Description
The Bristol Scout was a single-seat rotary-engined biplane originally designed as a racing aircraft. Like similar fast, light aircraft of the period it was used by the RNAS and the RFC as a "scout", or fast reconnaissance type. It was one of the first single-seaters to be used as a fighter aircraft, although it was not possible to fit it with an effective forward-firing armament until the first British-designed gun synchronizers became available later in 1916, by which time the Scout was obsolescent.

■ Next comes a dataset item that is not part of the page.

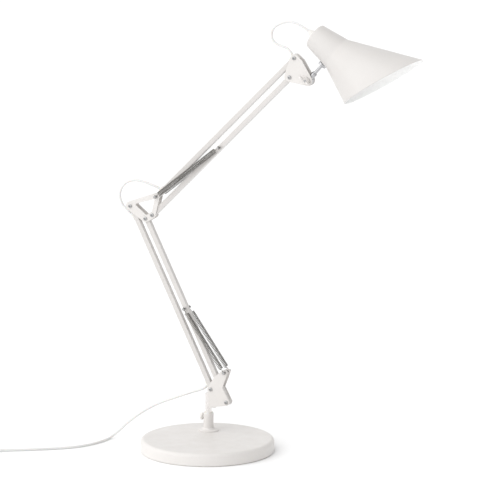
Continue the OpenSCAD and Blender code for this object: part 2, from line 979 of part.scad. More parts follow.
module lamp_holder() {
    wall = 2;
    bore = lamp_thread_d / 2 + 2.6;
    r = holder_d / 2;
    color("#f2f0ec")
        shade_axis()
            translate([0, 0, holder_from])
                difference() {
                    rotate_extrude()
                        polygon([[0, 0], [r - 7, 0], [r - 2, 6], [r - 2, 14], [r, 16], [r, holder_len],
                            [bore, holder_len], [bore, 12 + wall], [0, 12 + wall]]);
                    translate([0, 0, -1])
                        cylinder(h = 5, d = nipple_d);
                    translate([0, 0, 3])
                        cylinder(h = 40, d = 7);
                }
}

module lamp_shell() {
    foot = holder_from + 14;
    r = lamp_thread_d / 2;
    color("#c8a45c")
        shade_axis()
            translate([0, 0, foot])
                difference() {
                    cylinder(h = 24, r = r + 0.8);
                    translate([0, 0, 1.5])
                        cylinder(h = 24, r = r);
                    translate([0, 0, -1])
                        cylinder(h = 4, d = 14);
                }
}

module lamp_contact() {
    color("#c8a45c")
        shade_axis()
            translate([0, 0, holder_from + 13.5]) {
                cylinder(h = 1.2, d = 7);
                cylinder(h = 1.9, d = 5);
            }
}

module lamp_leads() {
    lead_d = 1.8;
    color("#3a3a3c")
        shade_axis()
            for (y = [-1.1, 1.1])
                translate([0, y, 1 - gland_len])
                    cylinder(h = gland_len - 1 + holder_from + 13.5, d = lead_d);
}

module cord_gland() {
    color("#f0eee9")
        shade_axis()
            rotate([180, 0, 0])
                difference() {
                    rotate_extrude()
                        polygon([[0, 0], [7, 0], [7, 5.5], [5, 7], [cord_d / 2 + 1.2, gland_len], [0, gland_len]]);
                    translate([0, 0, -1])
                        cylinder(h = 6.2, d = nipple_d);
                    cylinder(h = gland_len + 1, d = cord_d);
                }
}

// Free cord, its in-line switch, coil, tie and plug.

module supply_cord() {
    color("#f4f2ee")
        cord(supply_route, cord_d, 3);
}

module to_coil_cord() {
    color("#f4f2ee")
        cord(to_coil_route, cord_d, 2);
}

module to_plug_cord() {
    color("#f4f2ee")
        cord(to_plug_route, cord_d, 2);
}

module at_switch() {
    translate([switch_at[0], switch_at[1], 0])
        rotate([0, 0, switch_turn])
            children();
}

module switch_outline(inset) {
    w = switch_size[1] - 2 * inset;
    l = switch_size[0] - 2 * inset;
    oval(l - w, w);
}

module switch_case() {
    color("#f0eee9")
        at_switch()
            difference() {
                union() {
                    linear_extrude(switch_size[2] - 2)
                        switch_outline(0);
                    linear_extrude(switch_size[2])
                        switch_outline(2);
                }
                translate([-rocker_size[0] / 2 - side_gap, -rocker_size[1] / 2 - side_gap, rocker_z - 3.4])
                    cube([rocker_size[0] + 2 * side_gap, rocker_size[1] + 2 * side_gap, 20]);
                rocker_axle(rocker_size[1] + 2 * side_gap + 3, axle_d + 2 * run_gap);
            }
}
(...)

Types 2, 3, 4 and 5 Scout D
The last, and most numerous production version, the Scout D, gradually came about as the result of a series of further improvements to the Scout C design. One of the earliest changes appeared on seventeen of the 75 naval Scout Cs with an increase in the wing dihedral angle from 1+3⁄4° to 3° and other aircraft in the 75 aircraft naval production run introduced a larger-span set of horizontal tail surfaces and a broadened-chord rudder, shorter-span ailerons and a large front opening for the cowl, much like that of Scout B but made without the external stiffening ribs instead.
The newer cowl was sometimes modified with a blister on the starboard lower side for more efficient exhaust-gas scavenging, as it was meant to house the eventual choice of the more powerful, nine-cylinder 100 hp Gnôme Monosoupape B2 rotary engine in later production batches, to improve the Scout D's performance. Some 210 examples of the Scout D version were produced, with 80 of these being ordered by the RNAS and the other 130 being ordered by the Royal Flying Corps.